▶ What the exercise asks
The data below holds a line containing "What bpy script" and a line containing "REST_ROUNDING = 0.0012"; please quote exactly those two lines and every line between them, and nothing else.

▶ Material for this task
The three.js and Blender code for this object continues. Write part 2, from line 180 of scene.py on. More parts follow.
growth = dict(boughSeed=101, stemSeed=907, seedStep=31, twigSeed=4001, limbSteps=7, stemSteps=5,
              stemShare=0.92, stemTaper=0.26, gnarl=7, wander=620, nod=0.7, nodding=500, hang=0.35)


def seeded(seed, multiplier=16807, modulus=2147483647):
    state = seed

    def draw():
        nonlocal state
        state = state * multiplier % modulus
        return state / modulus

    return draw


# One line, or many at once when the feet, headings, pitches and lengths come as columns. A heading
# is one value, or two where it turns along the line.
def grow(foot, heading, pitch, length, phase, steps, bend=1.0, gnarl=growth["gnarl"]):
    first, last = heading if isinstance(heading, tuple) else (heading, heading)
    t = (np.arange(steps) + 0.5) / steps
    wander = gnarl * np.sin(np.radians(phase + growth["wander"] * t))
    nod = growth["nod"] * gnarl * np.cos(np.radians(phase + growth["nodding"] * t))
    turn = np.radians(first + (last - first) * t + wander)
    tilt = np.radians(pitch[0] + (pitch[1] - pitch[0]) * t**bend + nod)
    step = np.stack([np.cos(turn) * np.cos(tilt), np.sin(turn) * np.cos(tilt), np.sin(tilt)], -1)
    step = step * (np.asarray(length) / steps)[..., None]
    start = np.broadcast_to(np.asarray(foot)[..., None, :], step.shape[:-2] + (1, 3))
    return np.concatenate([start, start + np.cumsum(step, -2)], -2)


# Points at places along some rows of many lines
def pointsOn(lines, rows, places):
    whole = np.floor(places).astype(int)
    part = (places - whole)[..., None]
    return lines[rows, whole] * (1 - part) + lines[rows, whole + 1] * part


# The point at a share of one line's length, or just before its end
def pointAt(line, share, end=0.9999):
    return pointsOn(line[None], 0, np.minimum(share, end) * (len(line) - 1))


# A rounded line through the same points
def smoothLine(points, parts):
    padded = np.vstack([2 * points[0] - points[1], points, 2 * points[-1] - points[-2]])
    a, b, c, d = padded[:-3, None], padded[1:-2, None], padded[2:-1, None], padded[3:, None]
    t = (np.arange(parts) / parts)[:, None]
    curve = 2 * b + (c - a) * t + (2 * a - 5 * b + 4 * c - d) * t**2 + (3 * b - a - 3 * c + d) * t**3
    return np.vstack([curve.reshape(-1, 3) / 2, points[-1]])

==

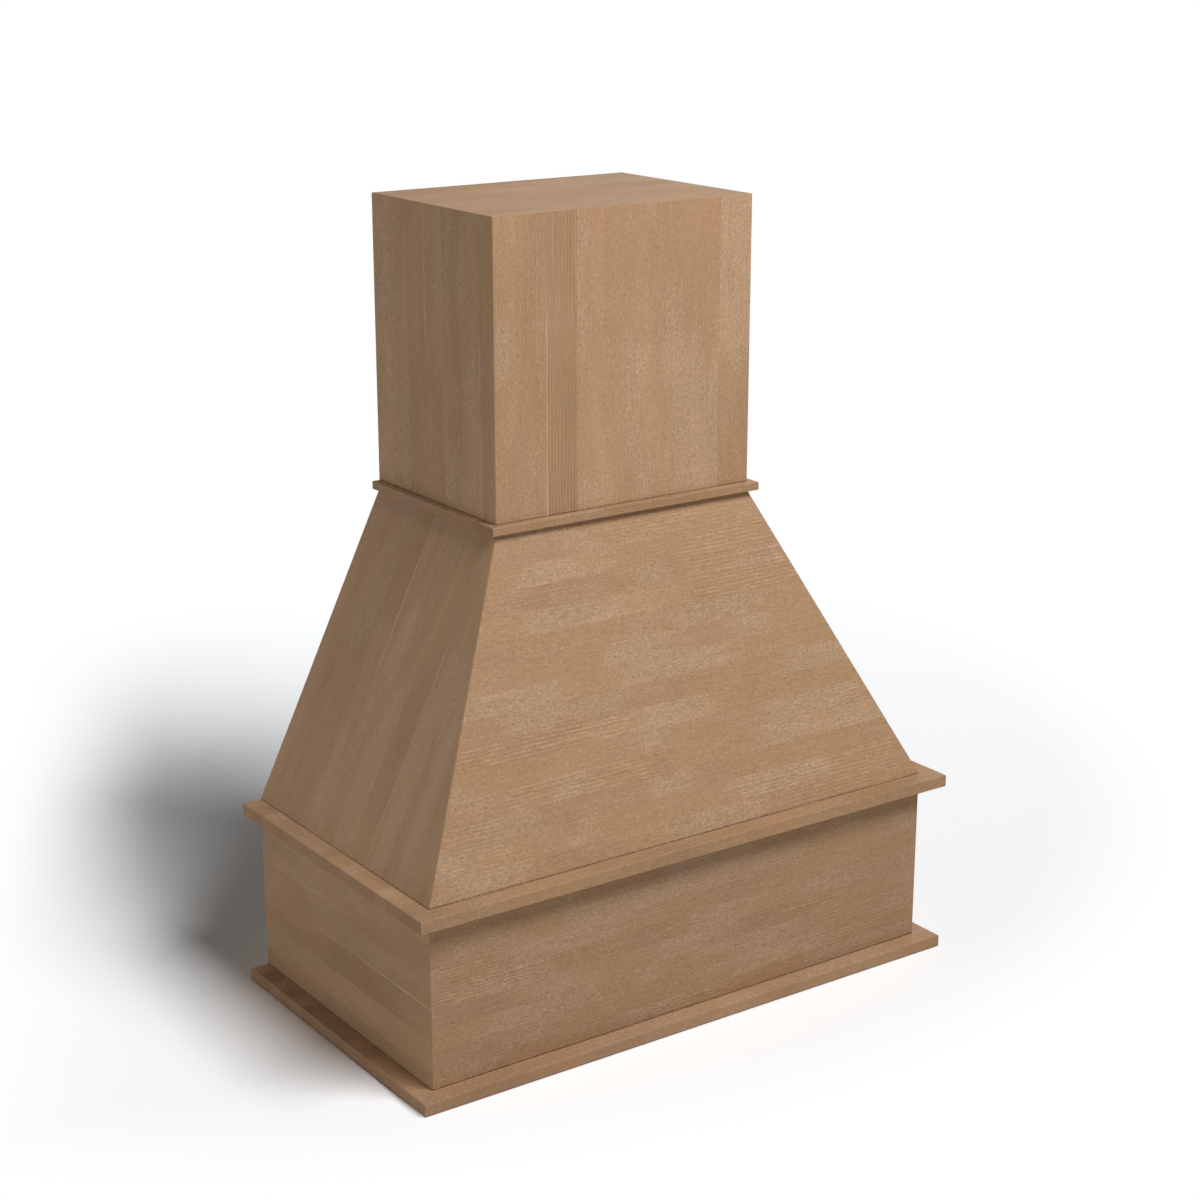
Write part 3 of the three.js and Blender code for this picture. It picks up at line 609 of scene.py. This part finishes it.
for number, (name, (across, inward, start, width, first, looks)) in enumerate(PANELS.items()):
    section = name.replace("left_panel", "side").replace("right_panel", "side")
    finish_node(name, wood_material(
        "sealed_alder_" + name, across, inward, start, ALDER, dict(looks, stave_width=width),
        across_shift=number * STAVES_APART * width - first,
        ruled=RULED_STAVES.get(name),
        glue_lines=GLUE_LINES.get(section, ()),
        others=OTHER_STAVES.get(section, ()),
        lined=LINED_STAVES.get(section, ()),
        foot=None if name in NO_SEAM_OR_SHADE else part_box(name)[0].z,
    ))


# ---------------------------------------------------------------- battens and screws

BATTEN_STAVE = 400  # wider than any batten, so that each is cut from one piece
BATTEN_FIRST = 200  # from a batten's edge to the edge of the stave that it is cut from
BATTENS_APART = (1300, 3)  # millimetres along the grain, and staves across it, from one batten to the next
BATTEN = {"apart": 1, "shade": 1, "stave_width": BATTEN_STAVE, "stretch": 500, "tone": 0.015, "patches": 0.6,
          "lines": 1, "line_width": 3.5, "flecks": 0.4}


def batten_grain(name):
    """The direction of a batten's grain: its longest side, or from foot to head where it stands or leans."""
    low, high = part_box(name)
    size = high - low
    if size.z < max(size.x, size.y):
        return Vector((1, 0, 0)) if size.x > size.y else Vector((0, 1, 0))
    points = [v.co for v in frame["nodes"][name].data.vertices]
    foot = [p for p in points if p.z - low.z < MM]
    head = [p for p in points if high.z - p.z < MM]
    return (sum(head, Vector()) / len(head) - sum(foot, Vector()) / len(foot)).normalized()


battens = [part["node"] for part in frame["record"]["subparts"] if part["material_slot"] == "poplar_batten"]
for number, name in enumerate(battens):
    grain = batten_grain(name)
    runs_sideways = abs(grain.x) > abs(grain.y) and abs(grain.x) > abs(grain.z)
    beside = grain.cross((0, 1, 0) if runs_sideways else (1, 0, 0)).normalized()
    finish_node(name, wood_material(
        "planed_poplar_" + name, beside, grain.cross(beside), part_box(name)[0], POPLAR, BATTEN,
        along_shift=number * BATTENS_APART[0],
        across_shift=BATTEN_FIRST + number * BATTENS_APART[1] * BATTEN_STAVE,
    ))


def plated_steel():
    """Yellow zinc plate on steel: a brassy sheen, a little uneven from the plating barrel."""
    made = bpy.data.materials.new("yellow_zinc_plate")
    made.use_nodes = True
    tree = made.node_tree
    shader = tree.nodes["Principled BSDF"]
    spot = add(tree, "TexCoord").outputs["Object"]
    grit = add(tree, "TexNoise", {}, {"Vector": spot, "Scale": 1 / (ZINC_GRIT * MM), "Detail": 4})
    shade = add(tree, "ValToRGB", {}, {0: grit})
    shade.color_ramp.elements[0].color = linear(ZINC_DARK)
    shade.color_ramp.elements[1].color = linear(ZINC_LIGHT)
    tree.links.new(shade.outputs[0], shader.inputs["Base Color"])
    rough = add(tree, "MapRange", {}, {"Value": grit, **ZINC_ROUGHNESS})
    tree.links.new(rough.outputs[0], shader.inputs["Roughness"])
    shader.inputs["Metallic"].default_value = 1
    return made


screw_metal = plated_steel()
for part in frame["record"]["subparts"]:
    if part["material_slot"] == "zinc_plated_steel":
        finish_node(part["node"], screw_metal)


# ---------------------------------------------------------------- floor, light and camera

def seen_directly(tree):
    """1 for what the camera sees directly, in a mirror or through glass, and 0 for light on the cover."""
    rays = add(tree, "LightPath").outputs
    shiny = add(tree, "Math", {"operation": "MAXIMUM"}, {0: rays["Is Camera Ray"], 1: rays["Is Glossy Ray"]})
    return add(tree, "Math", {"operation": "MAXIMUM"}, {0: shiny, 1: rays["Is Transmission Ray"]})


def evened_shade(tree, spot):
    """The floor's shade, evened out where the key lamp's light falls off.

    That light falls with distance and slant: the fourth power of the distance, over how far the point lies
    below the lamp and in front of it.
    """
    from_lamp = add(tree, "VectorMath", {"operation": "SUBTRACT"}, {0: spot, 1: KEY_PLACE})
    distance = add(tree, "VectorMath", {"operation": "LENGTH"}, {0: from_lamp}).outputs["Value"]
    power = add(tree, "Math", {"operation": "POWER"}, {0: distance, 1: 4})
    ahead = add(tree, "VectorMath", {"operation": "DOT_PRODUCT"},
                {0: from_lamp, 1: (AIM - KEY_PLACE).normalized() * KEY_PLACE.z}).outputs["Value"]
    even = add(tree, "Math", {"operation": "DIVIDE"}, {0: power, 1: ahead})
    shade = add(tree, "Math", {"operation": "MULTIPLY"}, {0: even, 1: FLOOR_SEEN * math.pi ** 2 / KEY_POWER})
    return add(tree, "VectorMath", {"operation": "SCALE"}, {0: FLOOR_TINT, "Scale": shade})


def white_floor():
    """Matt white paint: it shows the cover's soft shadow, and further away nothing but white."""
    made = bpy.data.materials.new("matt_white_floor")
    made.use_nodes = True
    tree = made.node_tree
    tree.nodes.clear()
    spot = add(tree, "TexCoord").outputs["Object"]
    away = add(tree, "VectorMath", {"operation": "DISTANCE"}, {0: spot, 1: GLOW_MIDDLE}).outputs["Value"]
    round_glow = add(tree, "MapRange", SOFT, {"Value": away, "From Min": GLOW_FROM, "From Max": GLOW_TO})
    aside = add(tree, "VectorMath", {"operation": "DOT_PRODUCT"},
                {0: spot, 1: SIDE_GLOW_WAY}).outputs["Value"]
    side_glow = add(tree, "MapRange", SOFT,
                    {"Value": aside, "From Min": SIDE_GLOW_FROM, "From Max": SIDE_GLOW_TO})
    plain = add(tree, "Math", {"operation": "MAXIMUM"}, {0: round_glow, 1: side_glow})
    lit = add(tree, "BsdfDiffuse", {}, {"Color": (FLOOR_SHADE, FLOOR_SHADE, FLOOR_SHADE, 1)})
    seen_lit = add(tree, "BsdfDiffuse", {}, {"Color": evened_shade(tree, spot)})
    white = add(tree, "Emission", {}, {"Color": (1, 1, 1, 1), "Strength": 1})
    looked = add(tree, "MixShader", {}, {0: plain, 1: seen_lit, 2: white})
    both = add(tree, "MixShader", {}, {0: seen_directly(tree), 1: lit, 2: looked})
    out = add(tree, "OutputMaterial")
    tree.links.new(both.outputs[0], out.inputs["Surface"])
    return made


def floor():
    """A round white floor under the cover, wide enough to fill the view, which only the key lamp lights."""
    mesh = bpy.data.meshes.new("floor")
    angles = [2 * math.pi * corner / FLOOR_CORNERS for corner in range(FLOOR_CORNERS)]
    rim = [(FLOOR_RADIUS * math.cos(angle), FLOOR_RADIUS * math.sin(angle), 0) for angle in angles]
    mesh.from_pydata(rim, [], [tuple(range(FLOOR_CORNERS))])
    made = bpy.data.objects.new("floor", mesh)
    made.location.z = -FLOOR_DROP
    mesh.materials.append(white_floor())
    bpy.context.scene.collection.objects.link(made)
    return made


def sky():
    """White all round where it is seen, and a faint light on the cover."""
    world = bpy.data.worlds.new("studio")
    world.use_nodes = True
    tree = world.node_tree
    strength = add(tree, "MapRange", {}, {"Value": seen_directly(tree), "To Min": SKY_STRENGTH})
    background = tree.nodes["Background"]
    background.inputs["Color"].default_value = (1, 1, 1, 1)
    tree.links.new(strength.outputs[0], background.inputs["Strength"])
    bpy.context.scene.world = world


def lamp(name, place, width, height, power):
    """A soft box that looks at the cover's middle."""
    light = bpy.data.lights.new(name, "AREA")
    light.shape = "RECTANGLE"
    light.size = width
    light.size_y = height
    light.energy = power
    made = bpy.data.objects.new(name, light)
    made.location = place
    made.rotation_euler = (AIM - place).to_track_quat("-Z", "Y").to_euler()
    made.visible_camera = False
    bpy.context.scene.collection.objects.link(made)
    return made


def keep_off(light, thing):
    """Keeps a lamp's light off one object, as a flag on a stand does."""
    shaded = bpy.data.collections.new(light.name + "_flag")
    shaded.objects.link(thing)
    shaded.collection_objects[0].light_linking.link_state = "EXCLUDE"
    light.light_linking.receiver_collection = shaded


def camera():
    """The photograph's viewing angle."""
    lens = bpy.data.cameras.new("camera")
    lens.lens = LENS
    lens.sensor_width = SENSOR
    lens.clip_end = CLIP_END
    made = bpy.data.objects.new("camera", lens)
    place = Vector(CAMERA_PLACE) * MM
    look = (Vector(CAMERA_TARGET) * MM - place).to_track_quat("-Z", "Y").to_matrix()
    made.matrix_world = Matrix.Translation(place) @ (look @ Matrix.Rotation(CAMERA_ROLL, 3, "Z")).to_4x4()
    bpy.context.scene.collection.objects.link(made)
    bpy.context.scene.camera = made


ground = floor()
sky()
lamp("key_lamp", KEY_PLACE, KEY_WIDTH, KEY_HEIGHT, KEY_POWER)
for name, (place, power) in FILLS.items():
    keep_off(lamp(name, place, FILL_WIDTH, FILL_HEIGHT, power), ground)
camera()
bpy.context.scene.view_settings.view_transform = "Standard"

...

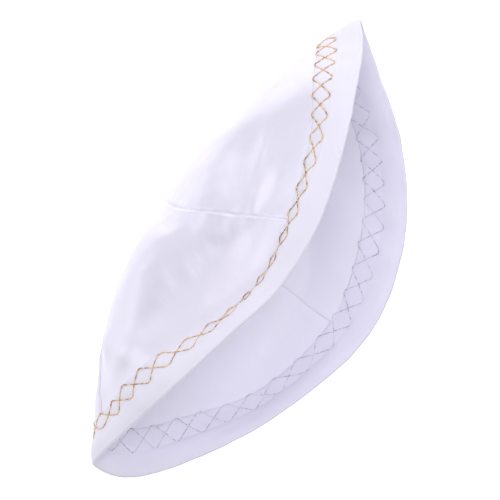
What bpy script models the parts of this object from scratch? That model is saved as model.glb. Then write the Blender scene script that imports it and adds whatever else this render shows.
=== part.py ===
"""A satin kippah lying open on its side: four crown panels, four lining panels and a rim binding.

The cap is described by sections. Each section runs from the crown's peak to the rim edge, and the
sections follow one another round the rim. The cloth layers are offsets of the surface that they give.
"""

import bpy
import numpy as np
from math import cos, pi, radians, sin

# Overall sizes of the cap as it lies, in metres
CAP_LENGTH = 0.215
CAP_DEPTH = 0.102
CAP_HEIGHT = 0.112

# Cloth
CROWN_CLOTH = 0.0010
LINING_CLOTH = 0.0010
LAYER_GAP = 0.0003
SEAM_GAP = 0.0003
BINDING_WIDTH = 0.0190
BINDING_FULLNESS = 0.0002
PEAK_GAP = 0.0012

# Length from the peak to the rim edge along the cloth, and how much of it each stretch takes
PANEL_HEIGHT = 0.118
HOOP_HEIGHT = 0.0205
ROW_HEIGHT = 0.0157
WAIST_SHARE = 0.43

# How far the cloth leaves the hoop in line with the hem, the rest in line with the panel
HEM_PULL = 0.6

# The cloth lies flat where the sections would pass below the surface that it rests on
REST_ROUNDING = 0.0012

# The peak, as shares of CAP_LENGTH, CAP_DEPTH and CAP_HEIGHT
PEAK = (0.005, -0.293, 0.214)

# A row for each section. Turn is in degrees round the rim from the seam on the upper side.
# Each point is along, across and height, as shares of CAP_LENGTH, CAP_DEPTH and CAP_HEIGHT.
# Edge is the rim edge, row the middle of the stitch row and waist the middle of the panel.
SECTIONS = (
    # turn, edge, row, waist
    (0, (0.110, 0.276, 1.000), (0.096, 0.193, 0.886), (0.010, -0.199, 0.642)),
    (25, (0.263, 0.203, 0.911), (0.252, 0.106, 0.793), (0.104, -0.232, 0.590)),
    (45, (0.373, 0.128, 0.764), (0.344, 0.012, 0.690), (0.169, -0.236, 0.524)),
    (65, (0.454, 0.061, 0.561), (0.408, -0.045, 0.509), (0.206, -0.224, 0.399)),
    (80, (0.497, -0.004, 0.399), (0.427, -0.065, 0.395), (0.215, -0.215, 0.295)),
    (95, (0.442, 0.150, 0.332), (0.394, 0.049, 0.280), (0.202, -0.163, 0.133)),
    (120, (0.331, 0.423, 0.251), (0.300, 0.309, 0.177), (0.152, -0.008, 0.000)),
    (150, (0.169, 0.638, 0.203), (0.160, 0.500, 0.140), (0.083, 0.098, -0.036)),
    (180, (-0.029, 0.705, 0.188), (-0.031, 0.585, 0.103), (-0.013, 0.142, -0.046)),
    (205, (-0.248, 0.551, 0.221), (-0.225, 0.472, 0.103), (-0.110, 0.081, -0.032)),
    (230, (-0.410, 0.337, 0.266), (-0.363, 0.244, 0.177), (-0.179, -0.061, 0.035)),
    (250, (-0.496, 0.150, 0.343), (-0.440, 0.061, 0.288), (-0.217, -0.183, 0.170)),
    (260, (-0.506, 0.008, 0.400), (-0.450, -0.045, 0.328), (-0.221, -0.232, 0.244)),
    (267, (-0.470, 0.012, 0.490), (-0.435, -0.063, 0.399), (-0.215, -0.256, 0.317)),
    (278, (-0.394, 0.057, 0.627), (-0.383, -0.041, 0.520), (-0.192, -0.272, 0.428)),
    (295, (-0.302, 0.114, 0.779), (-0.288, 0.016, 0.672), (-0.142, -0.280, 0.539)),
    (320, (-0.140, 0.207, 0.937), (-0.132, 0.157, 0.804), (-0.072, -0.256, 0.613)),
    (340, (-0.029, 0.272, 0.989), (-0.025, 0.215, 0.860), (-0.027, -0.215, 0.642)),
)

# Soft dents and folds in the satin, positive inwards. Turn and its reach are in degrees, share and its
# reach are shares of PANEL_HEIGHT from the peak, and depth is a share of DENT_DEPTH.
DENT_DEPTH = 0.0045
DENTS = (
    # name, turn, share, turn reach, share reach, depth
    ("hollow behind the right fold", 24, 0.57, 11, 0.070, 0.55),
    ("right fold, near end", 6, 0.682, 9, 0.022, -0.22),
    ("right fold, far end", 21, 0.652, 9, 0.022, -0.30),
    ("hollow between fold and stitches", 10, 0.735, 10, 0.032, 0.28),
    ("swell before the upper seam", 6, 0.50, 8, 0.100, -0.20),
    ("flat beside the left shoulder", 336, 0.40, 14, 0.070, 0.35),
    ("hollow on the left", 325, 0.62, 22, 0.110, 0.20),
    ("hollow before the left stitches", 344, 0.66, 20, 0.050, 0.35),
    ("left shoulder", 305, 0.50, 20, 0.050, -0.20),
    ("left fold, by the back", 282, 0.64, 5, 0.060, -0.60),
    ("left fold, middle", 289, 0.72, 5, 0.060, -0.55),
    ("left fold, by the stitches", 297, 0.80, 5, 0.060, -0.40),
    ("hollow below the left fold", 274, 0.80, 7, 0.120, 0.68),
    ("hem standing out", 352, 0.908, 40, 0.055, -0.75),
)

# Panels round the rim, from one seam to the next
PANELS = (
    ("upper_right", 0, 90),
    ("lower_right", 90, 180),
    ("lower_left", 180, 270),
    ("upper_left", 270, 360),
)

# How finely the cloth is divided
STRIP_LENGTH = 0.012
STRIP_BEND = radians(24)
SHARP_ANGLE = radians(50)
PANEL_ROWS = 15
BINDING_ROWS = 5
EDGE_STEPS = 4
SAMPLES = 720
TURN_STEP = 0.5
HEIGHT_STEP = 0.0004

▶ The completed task
What bpy script models the parts of this object from scratch? That model is saved as model.glb. Then write the Blender scene script that imports it and adds whatever else this render shows.
=== part.py ===
"""A satin kippah lying open on its side: four crown panels, four lining panels and a rim binding.

The cap is described by sections. Each section runs from the crown's peak to the rim edge, and the
sections follow one another round the rim. The cloth layers are offsets of the surface that they give.
"""

import bpy
import numpy as np
from math import cos, pi, radians, sin

# Overall sizes of the cap as it lies, in metres
CAP_LENGTH = 0.215
CAP_DEPTH = 0.102
CAP_HEIGHT = 0.112

# Cloth
CROWN_CLOTH = 0.0010
LINING_CLOTH = 0.0010
LAYER_GAP = 0.0003
SEAM_GAP = 0.0003
BINDING_WIDTH = 0.0190
BINDING_FULLNESS = 0.0002
PEAK_GAP = 0.0012

# Length from the peak to the rim edge along the cloth, and how much of it each stretch takes
PANEL_HEIGHT = 0.118
HOOP_HEIGHT = 0.0205
ROW_HEIGHT = 0.0157
WAIST_SHARE = 0.43

# How far the cloth leaves the hoop in line with the hem, the rest in line with the panel
HEM_PULL = 0.6

# The cloth lies flat where the sections would pass below the surface that it rests on
REST_ROUNDING = 0.0012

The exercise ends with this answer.